While you’re answering questions, why not explain why NAF pulled out of credit card arbitrations? 🙂
Here’s a simple question for NAF (and WIPO) to consider. Would you support a system where arbitration only occurs if *both* sides opt-in to it? i.e. where you raise your game and demonstrate it’s actually *superior* to the court system for both sides? Instead of this “race to the bottom” as each UDRP provider lowers standards to attract complainants, do you support a system where both sides come to you and your forum is seen as truly “neutral” and fair to both sides? Go and read the threads of discussion I’ve linked to on CircleID, going to DNW.com and TheDomains and other discussions….there are a lot of well thought out criticisms of NAF and WIPO (and CAC) that being made.
NAF just issued a press release, advising that they were correcting typos…..in their Rules. A strange priority given the widespread concerns about much more substantial fairness issues….
http://www.prnewswire.com/news-releases/national-arbitration-forum-makes-minor-updates-to-supplemental-rules-also-reports-strong-start-to-2010-96649414.html
A few points:
George: You can grant a complaint and cancel the domain – that is a remedy available to the complainant – sort of like wack-a-mole but it is an option.
Kristian,
The more bothersome point is that there exists copies of the decision taken from the NAF site far more recently then 24 hours after publication of the problem. In reality, this proves that (a) your “press-release above is rather incorrect, and (b) it would appear that NAF has fabricated the reasons for “correction”.

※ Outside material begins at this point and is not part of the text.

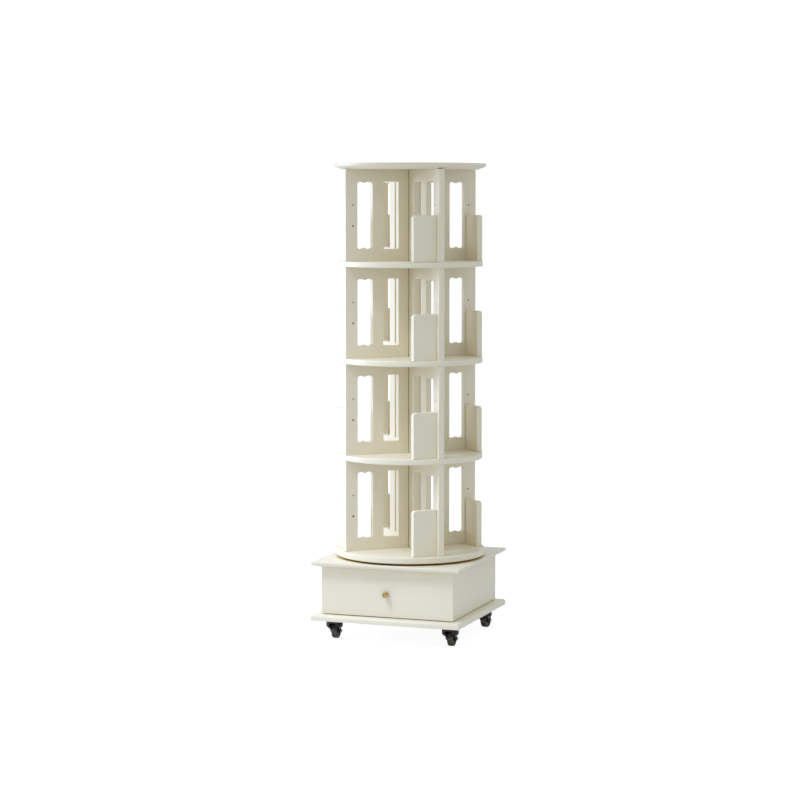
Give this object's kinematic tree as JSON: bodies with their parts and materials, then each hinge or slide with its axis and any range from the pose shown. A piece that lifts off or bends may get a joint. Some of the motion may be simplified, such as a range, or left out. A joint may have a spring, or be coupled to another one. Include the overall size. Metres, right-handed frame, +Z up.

Given the track record of NAF, I really think that more information should be provided regarding this issue as well as the issue raised about internal employees providing panelists with “summaries” or “suggested decisions”. When you come clean on the above we will begin to trust you all again. If you don’t I think it may perhaps be time to involve the AG again.
Paul: Yes, it’s *possible* for cancellation to happen. In the vast majority of the times it has happened, though, it was because the complainant was foolish and asked for it.
But, where the complainant asked for a transfer (as they did explicitly for wooot.com) and instead the panel goes for a cancel? It’s almost unheard of. I can only think of one other time, and the panelist made an extensive argument that because the domain name could have other uses, he was going to cancel it…..I think it even got some blog coverage….can’t find the case now, though, but perhaps it’ll trigger a memory from someone else).
In any case, here in the wooot.com case, there was simply no explanation whatsoever as to why he chose to cancel it. Given the iaol.com stuff, it leads me to believe it was another instance of cut/paste from another decision.